4. The provision of funding for a committee to carry out a study and develop an economic program for the region. The participants for this committee will be arrived at by the RDC, Region Ten;5. The immediate appointment of the Regional Land Selection Committee based on the composition of representation on the RDC, which will see representation from the APNU, AFC and PPP. This will terminate the Office of the President’s imposition as to who are to be given lands in Region Ten;

6. The immediate return of the television operation in Linden which was a gift to the community (received in 1980) and seized by the PPP government after their ascension to office (1993);

7. The issue of the Terms of Reference for the Inquiry into the July 18, 2012 shooting of peaceful protestors, discussion must take place with the Region that has responsibility to address its citizens’ concern. It must involve all the Parliamentary groups together with the Region.

 

 

Region 10 Chairman Sharma Solomon statement on govt invasion, talks, demands etc

It is with much sorrow I learnt of the fore-dawn invasion of Linden, executed by the Joint Services at 2:00a.m, this morning. The reports that have reached me are heart-rending. I am saddened by these events which now oblige my presence on the ground. I am also disappointed by the insidious manner in which President Ramotar seeks

to intimidate and frustrate the efforts of this community of Linden to abandon its legitimate civil and human rights of seeking to represent their community’s concerns to the Central Government.

 

While the Region Ten delegation has entered into talks with Central Government in good faith and trust, all would agree that a military operation to preempt a fair and reasonable and amicable outcome of our current dilemma in Linden now threatens the atmosphere of negotiation, and begs for the urgent and speedy resolution of the problems confronting us.

 

I have spent the greater part of yesterday in Georgetown working on putting the finishing touches to the documents to be submitted to the President and his delegation in efforts to resolve the impasse. Thus, while intelligence has informed us the Armed Forces were planning an invasion into Linden, and we went public with the information on Wednesday, ours was the hope that good sense would prevail. It was our expectation that while negotiations were taking place, the government, as any other conscientious Party to these negotiations would respect the principle that such discussions would be done in an environment of mutual respect, and that they would resist any temptation to engage in any activity that would ultimately undermine our deliberations and, or incense the rather tense situation on the ground.

 

We want resolution to the plight of the Lindeners.
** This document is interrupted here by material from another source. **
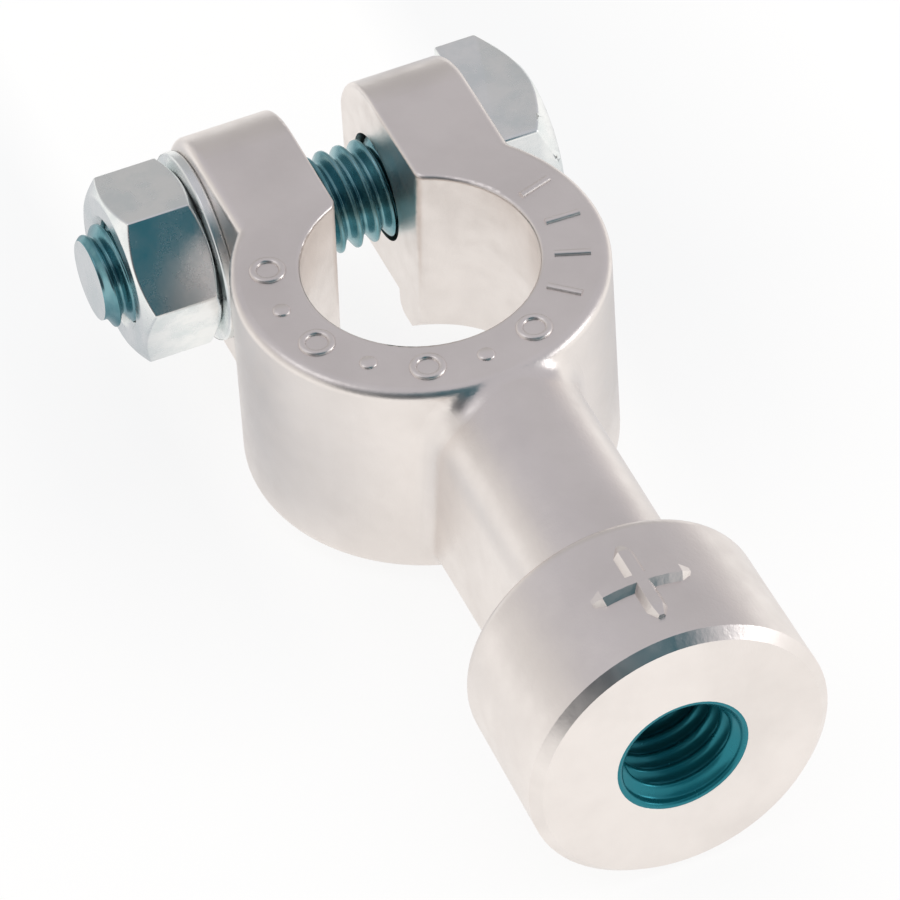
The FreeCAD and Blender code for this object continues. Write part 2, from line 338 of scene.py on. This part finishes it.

We want the rights of Lindeners and the People of Region Ten to be respected. We want a return to normalcy, which we thought we were moving closer too. But, the Central Government, in its efforts to stymie the Linden Community legitimate exercise of its fundamental human and civil rights, has invoked the horrible specter of July 18th once again in the psyche of our residents by the introduction of the Armed Forces into the mix, unmindful of their previous criminal experience. It is apparent that restoration to normalcy, according to the Government, is a return to State terrorism of our community, of our residents, of Linden.

 

We are now even more concerned that there exists within the thinking of Central Government and the Armed Forces that they stand to benefit from this abominable behaviour. We ask the question —what next? Will leaders be attacked, harmed or gun down? But we say to them, while they are deploying their weapons of mass destruction, we will match such hostility and destruction with our resoluteness to remain steadfast in the face of challenges, until justice prevailsWhile we are weak from the standpoint that we have no weapons (which we do not need); nor the State on our side (which we need), we are convinced that we are stronger in the presence of our resilience and our quest for justice. For while the government has declared war on us, we have declared for Freedom! 

 

The Inter-American Commission on Human Rights has declared on our side of justice and human rights. President Ramotar Government has declared that the IACHR are biased for supporting our legitimate aspirations and the exercise of our legitimate and fundamental rights. The Private Sector Commission has urged the Government to meet with our Administration, our Leaders and our residents in an effort to secure an early and acceptable resolution of this crisis. President Ramotar has declared that the Private Sector Commission does not run his office!

 

We are now compelled to believe that it is the strategy of the Office of the President to allow Lindeners and the wider society to suffer. We believe that they hope to benefit from an insidious and despicable public relations campaign intended to turn public opinion and support against us.

 

We take this opportunity to call on all Guyanese, particularly those who are directly and indirectly affected by the civil rights movement in Linden to bring pressure to bear on this government to respect the rights of the people of Linden/Region Ten. We remind this nation that our state of inter dependency makes it crucial for all parts to be in harmony and not just some. Each region, each sector of our economy, each group is best served when all is served. Your peace and comfort is assured by our peace and comfort. We urge you to safeguard your interest by ensuring that ours are satisfied by this government and that you do not allow the usual divide and rule practice by those who are responsible for denying Linden and causing Lindeners to embark on a Civil Rights Movement.

 

We experience the loss of lives and injuries on July 18, tear gas, pellets, and live ammunitions; now with the invasion at 2:00 this morning, tear gassing, and continued brutality that have forced, men, women and children out of their homes and onto the streets, will see us matching such violations with intensified steadfastness. This is a People’s Struggle for their Civil Rights. It encompasses persons from across the racial spectrum, religious beliefs and socio-economic status. It has within its midst those who are supporters of the APNU, AFC, PPP and the non-aligned. And we will keep it this way.

 

I was not born in the 1960s and what I know of the problems of that era is what has been told to me or what I have read. President Ramotar was of that era and I would like to say to him, Linden will not return to 1964, however much forces are trying to push us there. We are resolute in this struggle as a people who fervently believe that the Laws of this Land were also written for us and we too must have our rights respected, and a say in decision making that impact our selves. That the people of Region Ten too have the right to self determination and are also protected by the national motto One People, One Nation, One Destiny.